De gelaatstrekken zijn onbewogen, maar de oogen blinken en de neusvleugels sidderen.
Boven de sculpturale ronding der naakte schouders steekt de greep uit van de geweldige krissen: ivoor, massief goud, met menschenhaar omvlochten hout.
Zinnen-prikkelende aromen deinen in den lauwen nacht, naderend of verijlend naar de perepetieën van den toomeloozen dans: de felle jasmijngeur der melatis, tjempakas en kenangkas op den bloemenhelm der gandroeng, de zoetige reuk der klapperolie op de haarwrongen der mannen, waar-tegen, versche bloedvlek op glanzend satijn, het rood vlamt van een achter het oor gestoken kembang-sepatoe.
De gandroeng danst.
Zij glijdt, schuifelt, schiet vooruit, staat stil, wiegelt, wervelt rond, zijgt ineen, richt zich op met een sprong. Heel het goden-lijfje popelt: armen, handen, vingers, phalanxen.
Op het rhythme van haar ademhaling, snel zwoegend of rustig, verwijden of vernauwen zich, als de ringen eener slang, de zwarte en gouden cirkels van haar engsluitend keurs.
| |
| |
| |
| |
Dans! Salomé, Dans!
De gandroeng strekt de armen uit, rondt de armen, vouwt de armen, dreigend, smeekend, in eindelooze gratie van gebaar.
Van haar bloemenhelm sneeuwen, traag, de witte en gouden kelkblaadjes neer.
De stortvloed van het orkest, schrille fluiten, plechtige gongs, klagende rebabs, doffe trommen, zwelt aan en barst los.

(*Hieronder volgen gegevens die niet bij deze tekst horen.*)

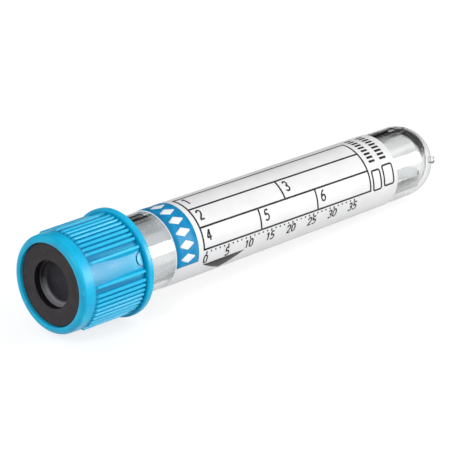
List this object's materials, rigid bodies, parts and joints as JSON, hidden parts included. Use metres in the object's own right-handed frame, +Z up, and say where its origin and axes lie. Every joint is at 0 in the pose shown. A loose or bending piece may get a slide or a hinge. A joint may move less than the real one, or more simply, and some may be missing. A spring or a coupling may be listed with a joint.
{
  "type": "blood collection tube",
  "caption": "Capped clear double-walled blood collection tube with a ribbed twist-off cap, pierceable stopper and wrap label, lying on its side.",
  "frame": {"origin": "on the surface the tube lies on, under the middle of its bounding box", "axes": "+X along the tube from the cap to the closed end, level; +Z up; the tube's own axis dips 2.4 degrees towards the closed end, because the cap's lip is wider than the tube"},
  "size_m": [0.087, 0.0178, 0.0179],
  "materials": {
    "cap_blue": "satin moulded polyethylene, sky blue",
    "ring_black": "matt moulded plastic, black",
    "stopper_rubber": "matt dark grey butyl rubber",
    "tube_clear": "clear polished moulded plastic",
    "liner_clear": "clear moulded plastic, slightly hazy",
    "additive_liquid": "clear watery solution",
    "label_paper": "smooth white printed label stock"
  },
  "bodies": {
    "tube": {"outer_tube": "tube_clear", "liner_tube": "liner_clear", "additive": "additive_liquid", "label": "label_paper"},
    "stopper": {"stopper": "stopper_rubber"},
    "cap": {"cap_shell": "cap_blue", "cap_ring": "ring_black"}
  },
  "joints": [
    {"name": "cap_lift", "type": "slide", "parent": "tube", "child": "stopper", "axis": [-0.9991, 0, 0.0414], "range_m": [0, 0.013]},
    {"name": "cap_turn", "type": "hinge", "parent": "stopper", "child": "cap", "pos_m": [-0.03667, 0, 0.00924], "axis": [-0.9991, 0, 0.0414], "range_deg": [0, 721]}
  ],
  "couplings": [
    {"joint": "cap_turn", "follows": "cap_lift", "rad_per_m": 966.64}
  ]
}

De hamertjes der gamlang-spelers hagelen neer, en huppelen, frenetiek, over de metalen klankstaafjes.
De vierkleurige lenden-sjerp der danseres: wit, blauw, geel, groen, de bontzijden pelanghi, de sarong met de grillige arabesken, golven, wapperen, dwarrelen op de woeste cadans.
In het bronzen gelaat der gandroeng, met den gestolden glimlach, leven alleen de zonne-oogen.